Are They Here?
Cutting to the chase, the world could have survived without another Orbital album, if only because it looked like the English electronica duo got out while the getting was good back in 2004. We thought the modest Blue Album and the tour surrounding it capped an acclaimed career for Paul and Phil Hartnoll. But oh, the calendar, it makes people weird: Five years later, they did the math and acknowledged their 20th anniversary. Greatest hits beckoned, then reunion dates, then the studio. The end product is Wonky—not just the album title, but frankly how the album fits into the Orbital canon.

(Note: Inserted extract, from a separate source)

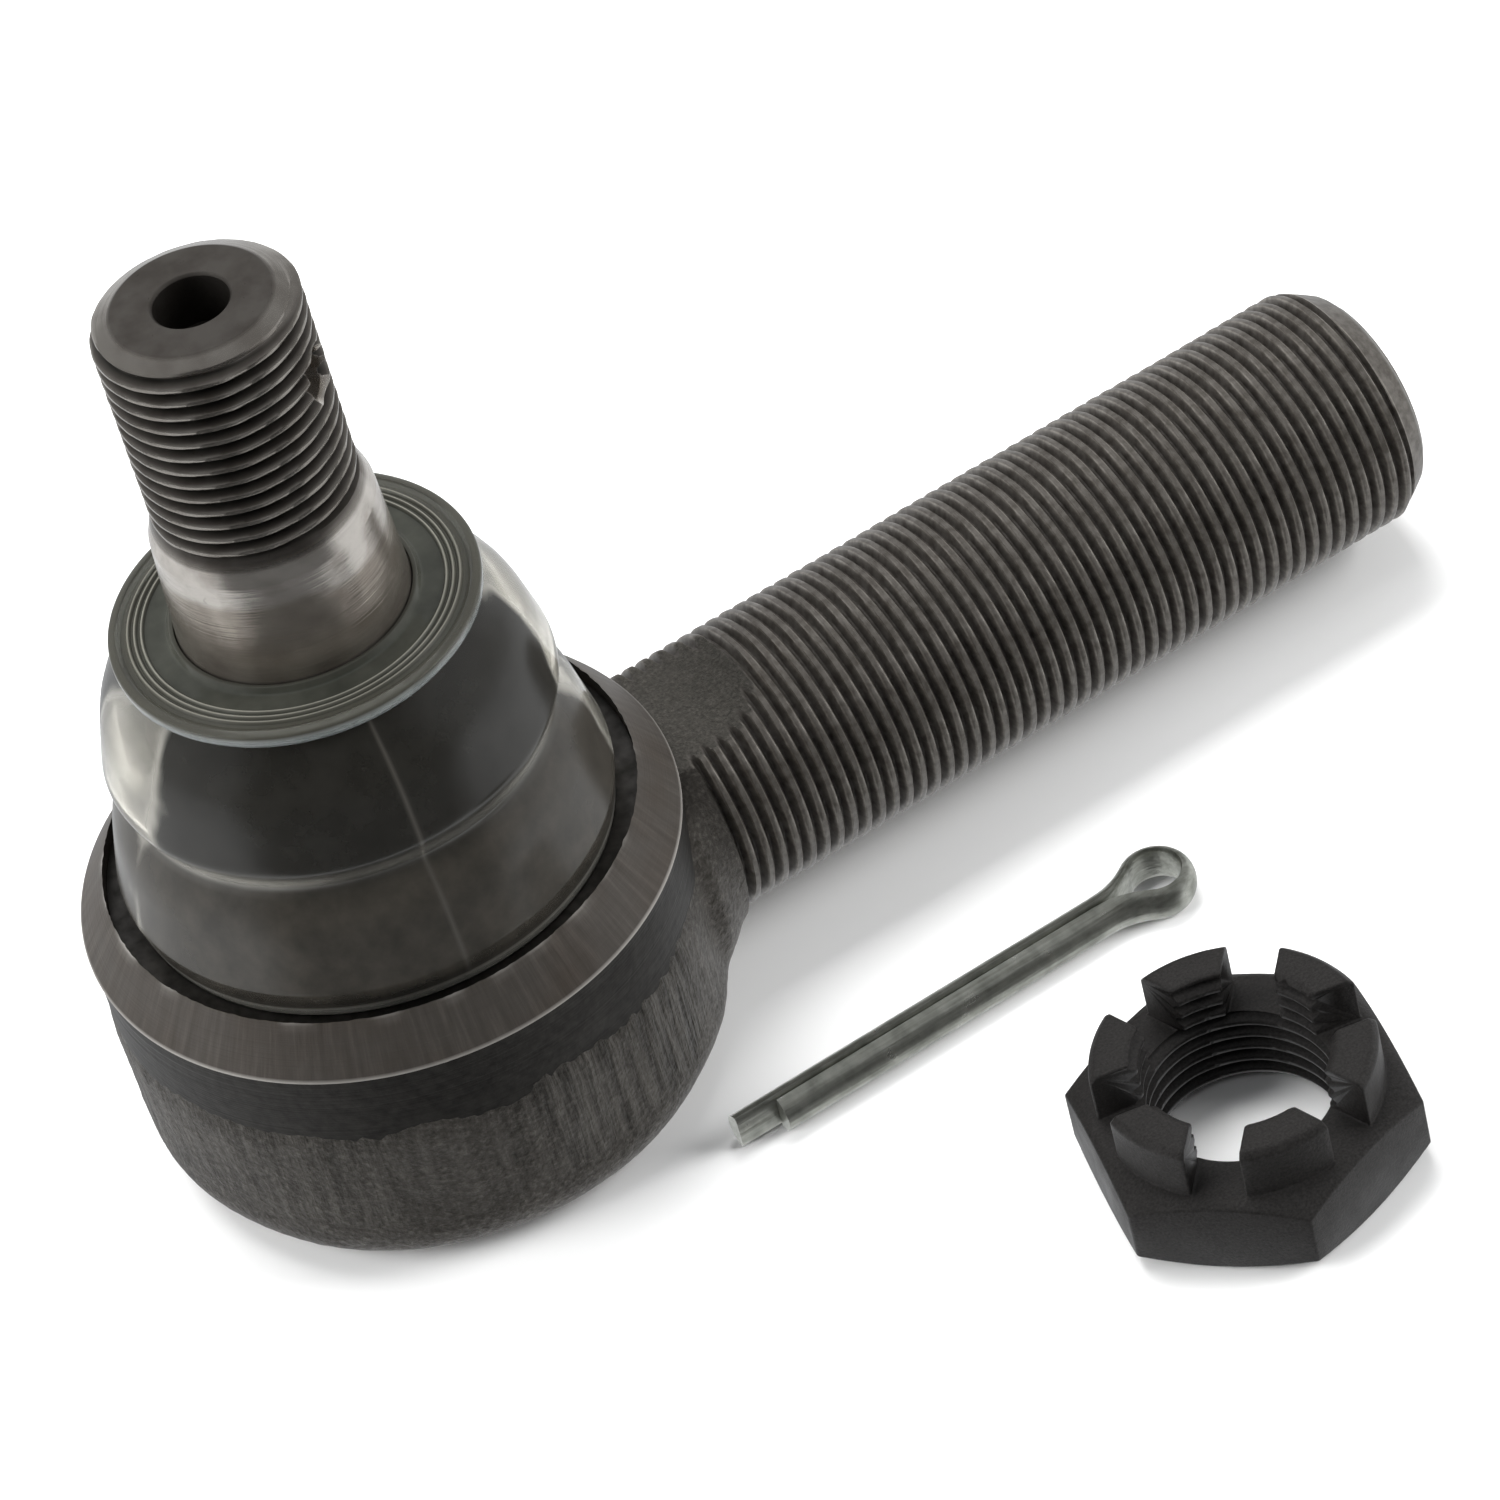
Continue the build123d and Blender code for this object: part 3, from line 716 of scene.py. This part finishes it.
def threaded_shank(steel):
    """Shank with its real thread, end chamfer and the forged flat at its root."""
    start, fine = 22.0, PITCH / 10
    fine_from = 26.6
    coarse_stations = np.arange(start, fine_from, 0.5)
    fine_stations = np.arange(fine_from, SHANK_END - 0.05, fine)
    stations = np.concatenate((coarse_stations, fine_stations, [SHANK_END]))
    angle = np.linspace(0, 2 * pi, 180, endpoint=False)
    along, round_axis = np.meshgrid(stations, angle, indexing="ij")
    depth = thread_depth(along / PITCH - round_axis / (2 * pi), crest_share=0.34, root_share=0.14)
    begins = smooth_step(27.0, 28.2, along)
    radius = SHANK_RADIUS - THREAD_DEPTH * depth * begins
    chamfer_start = SHANK_END - SHANK_CHAMFER_AXIAL
    slope = SHANK_CHAMFER_RADIAL / SHANK_CHAMFER_AXIAL
    chamfer = SHANK_RADIUS - np.maximum(along - chamfer_start, 0) * slope
    end_round = 0.7
    nose = smooth_step(SHANK_END - end_round, SHANK_END, along) * 0.5
    radius = np.minimum(radius, chamfer) - nose
    # The flat faces +Z, and its far end runs out on an arc.
    beyond = np.clip(along - FLAT_STRAIGHT_END, 0, FLAT_RUNOUT_RADIUS - 0.01)
    rise = FLAT_RUNOUT_RADIUS - np.sqrt(FLAT_RUNOUT_RADIUS**2 - beyond**2)
    level = FLAT_HEIGHT - SHANK_HEIGHT + rise
    upward = np.cos(round_axis)
    reach = np.where(upward > 0.2, level / np.maximum(upward, 0.2), 99.0)
    forged = smooth_step(-0.05, 0.12, radius - reach)
    radius = np.minimum(radius, reach)
    height = SHANK_HEIGHT + radius * np.cos(round_axis)
    side = -radius * np.sin(round_axis)
    rings = np.stack((along, side, height), axis=-1)
    sand = (grain(rings, 0.9, 4.4) * 0.05 + grain(rings, 3.0, 8.8) * 0.08) * forged
    nicks = grain(rings, 1.4, 6.1) * 0.035 + grain(rings, 12.0, 2.2) * 0.05
    radius = radius + sand + nicks * (1 - forged) - 0.04
    rings[..., 1] = -radius * np.sin(round_axis)
    rings[..., 2] = SHANK_HEIGHT + radius * np.cos(round_axis)
    root = np.clip(depth * begins, 0, 1) * (along < chamfer_start + 1.0)
    mesh = skin("threaded_shank", rings, attributes={"root": root, "forged": np.maximum(forged, 1 - begins)})
    return new_object("threaded_shank", mesh, "housing", steel)


# ---------------------------------------------------------------- stud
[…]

The Hartnolls were long gone from the near-mainstream, had few projects to occupy them in the meantime, and have production legend Flood assisting them in the present—and still, there’s somehow less of Orbital than you might expect on this new release. Wonky feels more like an afterthought, an afterword to the brothers’ tale, than an explosion of pent-up creativity. Their cuts once held sway for double-digit minutes at a time, yet on Wonky only one track cracks seven. Given 10 minutes to shapeshift “Straight Sun” could be a stone epic; in half that time it merely fights to hold on to its central minor-key motifs.
Orbital can’t get enough of a fix on either their own past or electronica’s present to be consistently interesting here. “Stringy Acid” is a joyous flashback to the days of “Chime” and “Speed Demon,” while “One Big Moment” tries and fails to recapture the harsh/melodic blend that defined Snivilisation. “Beelzedub” offers their take on arena-ready dubstep, and Zola Jesus’ indecipherable wails somehow make “New France” into Orbital’s current paradigm, but the title track is a woefully misguided vehicle for MC Lady Leshurr, the British Nicki Minaj.

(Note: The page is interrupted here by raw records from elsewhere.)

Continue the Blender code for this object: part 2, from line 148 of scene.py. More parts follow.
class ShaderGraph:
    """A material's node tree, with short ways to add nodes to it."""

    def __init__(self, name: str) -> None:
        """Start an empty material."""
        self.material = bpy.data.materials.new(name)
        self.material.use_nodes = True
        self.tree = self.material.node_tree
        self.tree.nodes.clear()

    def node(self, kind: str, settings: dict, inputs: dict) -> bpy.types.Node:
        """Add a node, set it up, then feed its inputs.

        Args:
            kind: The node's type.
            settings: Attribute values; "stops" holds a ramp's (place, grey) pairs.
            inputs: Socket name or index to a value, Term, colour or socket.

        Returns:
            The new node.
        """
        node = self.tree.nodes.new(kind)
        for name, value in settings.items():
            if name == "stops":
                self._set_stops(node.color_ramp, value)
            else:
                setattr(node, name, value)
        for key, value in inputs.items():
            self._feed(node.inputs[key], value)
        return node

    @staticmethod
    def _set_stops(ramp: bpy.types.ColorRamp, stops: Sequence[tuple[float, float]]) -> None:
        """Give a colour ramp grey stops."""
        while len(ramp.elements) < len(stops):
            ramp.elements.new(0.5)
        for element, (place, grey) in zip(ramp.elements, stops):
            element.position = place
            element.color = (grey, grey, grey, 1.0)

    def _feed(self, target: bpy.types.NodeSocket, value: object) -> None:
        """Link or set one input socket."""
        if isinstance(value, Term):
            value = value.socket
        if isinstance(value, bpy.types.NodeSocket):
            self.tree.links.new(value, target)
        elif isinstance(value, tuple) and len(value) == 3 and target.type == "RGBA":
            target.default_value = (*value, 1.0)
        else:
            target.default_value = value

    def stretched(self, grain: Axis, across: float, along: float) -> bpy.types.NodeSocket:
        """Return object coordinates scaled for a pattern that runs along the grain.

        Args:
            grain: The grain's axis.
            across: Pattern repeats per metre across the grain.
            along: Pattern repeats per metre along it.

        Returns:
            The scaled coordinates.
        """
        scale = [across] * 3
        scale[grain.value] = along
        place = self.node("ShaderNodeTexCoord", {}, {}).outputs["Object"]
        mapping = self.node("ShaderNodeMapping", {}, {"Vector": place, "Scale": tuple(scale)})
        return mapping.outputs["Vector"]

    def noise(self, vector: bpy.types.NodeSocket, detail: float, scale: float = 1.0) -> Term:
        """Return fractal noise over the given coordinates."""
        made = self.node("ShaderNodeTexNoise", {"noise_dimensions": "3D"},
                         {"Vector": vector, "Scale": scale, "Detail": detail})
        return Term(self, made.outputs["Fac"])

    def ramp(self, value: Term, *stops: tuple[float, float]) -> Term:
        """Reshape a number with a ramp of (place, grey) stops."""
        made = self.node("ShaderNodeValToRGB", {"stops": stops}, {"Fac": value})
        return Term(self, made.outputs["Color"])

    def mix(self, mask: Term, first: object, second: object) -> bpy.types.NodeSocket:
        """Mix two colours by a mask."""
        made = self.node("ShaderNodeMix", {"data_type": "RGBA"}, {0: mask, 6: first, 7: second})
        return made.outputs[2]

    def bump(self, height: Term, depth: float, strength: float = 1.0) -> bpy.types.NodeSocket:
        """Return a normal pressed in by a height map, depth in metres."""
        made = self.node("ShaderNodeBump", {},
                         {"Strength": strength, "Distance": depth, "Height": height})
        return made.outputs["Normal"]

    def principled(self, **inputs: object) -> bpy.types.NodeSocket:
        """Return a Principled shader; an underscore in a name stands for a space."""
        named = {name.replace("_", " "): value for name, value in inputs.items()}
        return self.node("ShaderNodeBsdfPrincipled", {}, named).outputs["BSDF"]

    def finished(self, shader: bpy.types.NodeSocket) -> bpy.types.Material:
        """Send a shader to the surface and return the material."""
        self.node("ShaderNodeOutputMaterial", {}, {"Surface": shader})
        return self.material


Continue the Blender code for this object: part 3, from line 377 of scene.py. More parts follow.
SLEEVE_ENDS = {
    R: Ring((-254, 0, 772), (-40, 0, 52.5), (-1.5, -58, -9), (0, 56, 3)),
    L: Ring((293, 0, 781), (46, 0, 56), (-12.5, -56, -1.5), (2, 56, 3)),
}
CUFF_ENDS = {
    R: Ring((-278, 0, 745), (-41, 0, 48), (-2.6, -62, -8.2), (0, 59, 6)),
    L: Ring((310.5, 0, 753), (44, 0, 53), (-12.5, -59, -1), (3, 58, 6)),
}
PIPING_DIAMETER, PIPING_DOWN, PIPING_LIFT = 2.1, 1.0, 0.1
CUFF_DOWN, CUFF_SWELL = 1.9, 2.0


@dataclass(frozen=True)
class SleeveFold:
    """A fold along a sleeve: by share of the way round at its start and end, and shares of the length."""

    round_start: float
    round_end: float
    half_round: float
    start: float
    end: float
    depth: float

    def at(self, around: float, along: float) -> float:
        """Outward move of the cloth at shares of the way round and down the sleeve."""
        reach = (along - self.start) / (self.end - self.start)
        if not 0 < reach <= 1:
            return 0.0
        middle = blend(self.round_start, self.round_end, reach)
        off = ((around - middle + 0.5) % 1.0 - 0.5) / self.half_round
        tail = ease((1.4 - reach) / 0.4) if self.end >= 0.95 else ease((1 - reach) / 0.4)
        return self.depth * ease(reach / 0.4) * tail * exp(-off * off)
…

Continuing their tradition of a song title on each album tied to location and existence, Orbital’s Wonky entry is a fitting one: “Where Is It Going?” It suggests a tough spot for music fans acknowledging love for an artist, especially one returning from a long absence, yet unsure of love of their artistic direction. Wonky is neither career renewal nor career suicide for Orbital, but you sorta wish it had balls enough to at least come down on a side.